I’m a big fan of Scott Turow and I talk about his writing here.
I read his first novel, Presumed Innocent, when I was in my twenties. I was with a group of friends in Cape Cod. A few of us got drunk one night and went swimming, and when we got back to our rented house, I was too restless to sleep and randomly picked up Turow’s book from a bookshelf. I stayed up all night reading it. Written in the first-person, it tells the story of Rusty Sabich, a young prosecutor, who is accused of murdering his lover. We find out who the murderer was at the very end of the book, and I remember how shocked I was.
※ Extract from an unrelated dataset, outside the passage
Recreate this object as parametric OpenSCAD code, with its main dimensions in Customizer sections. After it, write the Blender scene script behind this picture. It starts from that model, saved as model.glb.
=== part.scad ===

In Presumed Guilty, Sabich is now retired and living in the Midwest with his girlfriend. He returns to the courtroom one last time to defend her son, who is charged with murdering the daughter of the local prosecutor. I loved it—peak courtroom drama. But either Turow is getting sloppy or I’m getting smarter, because this time, I figured out who the murderer was halfway through the first chapter.
I didn’t expect these books to share a common theme, but they did. They all discuss the importance of sex.
Douthat addresses the issue directly. In a chapter on the concerns that people have about becoming religious, he has a section called “Why Are Traditional Religions So Hung Up on Sex?” He puts the concern like this:
For the post-sexual-revolution skeptic, it’s not just that these older religious moral codes are seen as antiquated or deluded. They’re often seen as actively perverse, rooted in misogyny and patriarchy and homophobia and a fearful puritanism, inflated by the ridiculous idea that the Architect of the entire universe would care about what consenting adults do with their genitals.
His answer: You might disagree with the specific ideas that religions have about sex—about homosexuality, divorce, masturbation, etc. But of course God is obsessed with sex. He should be.
It would be a strange God indeed who cared intensely about how we spend our money or what votes we cast or how we feel about ourselves, but somehow didn’t give a damn about behaviors that might forge or shatter a marriage, create a life in good circumstances or terrible ones, form a lifelong bond or an addictive habit, bind someone to their own offspring or separate them permanently. To the extent that this God is assumed to be preparing us for a life that transcends earthly existence, it would be especially strange not to care about how people approach one of the strongest desires of the flesh, the most embodied form of passion, the kind of carnal impulse that humans are most likely to glory in and also most likely to feel as a form of bondage.
… If God cares about anything, He cares about sex; if any of your choices matter eternally, your sexual choices probably matter more than most. So in doubting the particulars of how the great religions approached sexual rules and sexuality, at least give them credit for having a more realistic view of sex than someone who shrugs and pretends that this thing that drives so much of human behavior, good and bad, somehow just isn’t a big deal.
Rooney’s book—all of her books, actually—has much to say about sexual intimacy and its consequences. As Dwight Garner put it in his NYT review
Rooney recognizes the life-changing importance of physical contact, of sex.
When Margaret and Ivan sleep together for the first time in Intermezzo, it is blissfully transformative for both of them. Garner:
She blossoms under his touch and he under hers.
Turow sees the darker side. There’s less sex in Turow’s recent book than in his earlier ones (maybe because both Turow and his main character, Rusty, are in their mid-70s). But there is a shocking act of sexual betrayal at the core of the book, one that has profound consequences for the characters we care most about.
Turow is one of the great modern writers about out-of-control sexual desire. In Presumed Innocent, the book I read so many years ago, Rusty has an affair with Carolyn Polhemus and becomes obsessed with her, stalking her when she tries to break it off., and then she’s murdered and he’s put on trial for her murder. In Innocent, it’s twenty years later and Rusty has an affair with a different woman, and is obsessed with her— then Rusty’s wife dies under suspicious circumstances and then Rusty is put on trial for his wife’s murder, charged by the same prosecutor who tried to convict him for the Polhemus killing.
Realistic? Not so much! But I’m looking forward to Turow’s next.
I wonder if Douthat explores the indoctrination aspect of religion; or perhaps the twisting of Christian ideologies to neatly fit into the purpose of destroying democracy. Anyway, that’s where I’m at with religion. Its soul purpose is to control lives. My parents had 10 kids because of they are religious rule followers. They also believed in “spare the rod spoil the child” which may or may not be religious based. A spirited child is to be broken…all that gobbledegoop that truly alters children’s lives. I may or may not read Douthat’s book, and I admit I sometimes miss the ritualistic aspect of religion during holidays, (another aspect of indoctrination) but I turned the page 18 years ago when unable to reconcile child sex abuse and subsequent church cover ups with my conscience or counseling profession. Kindness should be a religion.
I'm a big Rooney fan and loved Intermezzo -- I think one of the unifying themes across her work is how the sheer pleasure of physicality (and physical intimacy) can overwhelm and bring happiness to her characters (who are usually intellectually gifted, emotionally stunted millennials). In a way, her view of intimacy (and physical intimacy) is the opposite of Douthat's view -- it's a way to engage with and understand emotions and become connected to the physical world, as opposed to some kind of divine connection/obligation. I suspect her view is the superior one when you look at book sales and critical acclaim. And also the more intellectually sophisticated one.